The committee believes that, unlike in the previous case, this contribution is not related to the member's office or campaign but is more likely to be a personal expense not connected to the duties of the office. The committee concludes that Section 8-13-1348 prohibits the member from contributing from his campaign account to the University of South Carolina Law School Mock Trial Team.

PAYMENT FOR LEGAL RESEARCH

A member has asked whether he may use campaign account funds to pay for legal research regarding the constitutionality of pending legislation.

The committee concludes that payment for legal research regarding pending legislation is related to a member's duties when the member intends to use such information to aid him in voting on the legislation.

The committee notes that, in this case, the member has represented that he has no business or other personal use for the information concerning the legislation and that the member is not associated with the legal research firm receiving payment from his campaign funds. The existence of either fact could alter the opinion.

The member is cautioned that, in making this payment from his campaign account, he must follow the restrictions of Section 8-13-1348(D) which provides, "[a]n expenditure may not be made that is clearly in excess of the fair market value of services, materials, facilities, or other things of value received in exchange."

COMMUNICATION

ADVISORY OPINION #93-3

To: Members, South Carolina Senate
From: Hugh K. Leatherman, Sr.

Chairman, Senate Ethics Committee
Date: April 2, 1993
Re: Invitation to Selected Members

The committee has been asked by a lobbyist's principal whether it may legally invite selected members to a dinner sponsored by it when the guest list includes only those members who represent areas served by the lobbyist's principal and does not include all members of the Senate or of a committee, subcommittee, joint committee, legislative caucus or county delegation.

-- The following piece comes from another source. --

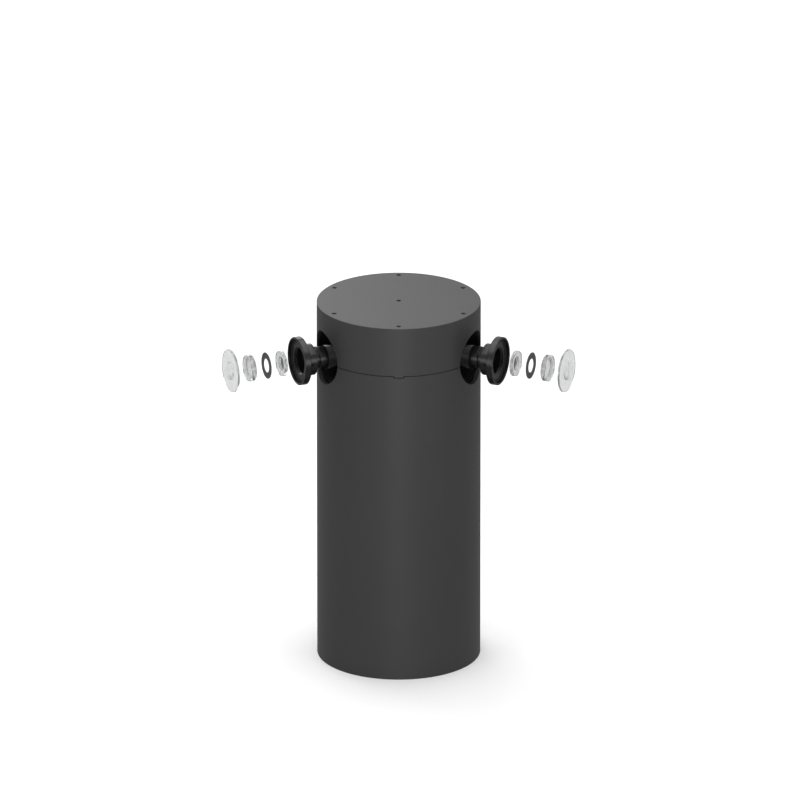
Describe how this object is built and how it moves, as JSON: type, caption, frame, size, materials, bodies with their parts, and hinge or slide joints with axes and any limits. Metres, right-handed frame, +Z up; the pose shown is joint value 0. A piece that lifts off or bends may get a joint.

S. C. Code Ann. Section 2-17-90 provides:
Except as otherwise provided under Section 2-17-100,2 no lobbyist's principal may offer, solicit, facilitate, or provide to a public official or public employee, and no public official or public employee may accept lodging, transportation, entertainment, food, meals, beverages, or an invitation to a function paid for by a lobbyist's principal, except for:
(1) as to members of the General Assembly, a function to which a member of the General Assembly is invited if the entire membership of the House, Senate, or the General Assembly is invited, or one of the committees, subcommittees, joint committees, legislative caucuses, or county legislative delegations of the General Assembly of which the legislator is a member is invited. . . .
(Emphasis added).

The committee concludes that the proposed invitation in this case would violate the requirements of Section 2-17-90(A)(1). The lobbyist's principal proposes to invite only those members who represent areas served by the principal. Though all members of a certain group are included, the group is not one of those specified in Section 2-17-90. The lobbyist's principal may hold its function without violating Section 2-17-90(A)(1) if it invites the entire Senate, or all the members of each committee, subcommittee, joint committee, legislative caucus or county legislative delegation represented at the function.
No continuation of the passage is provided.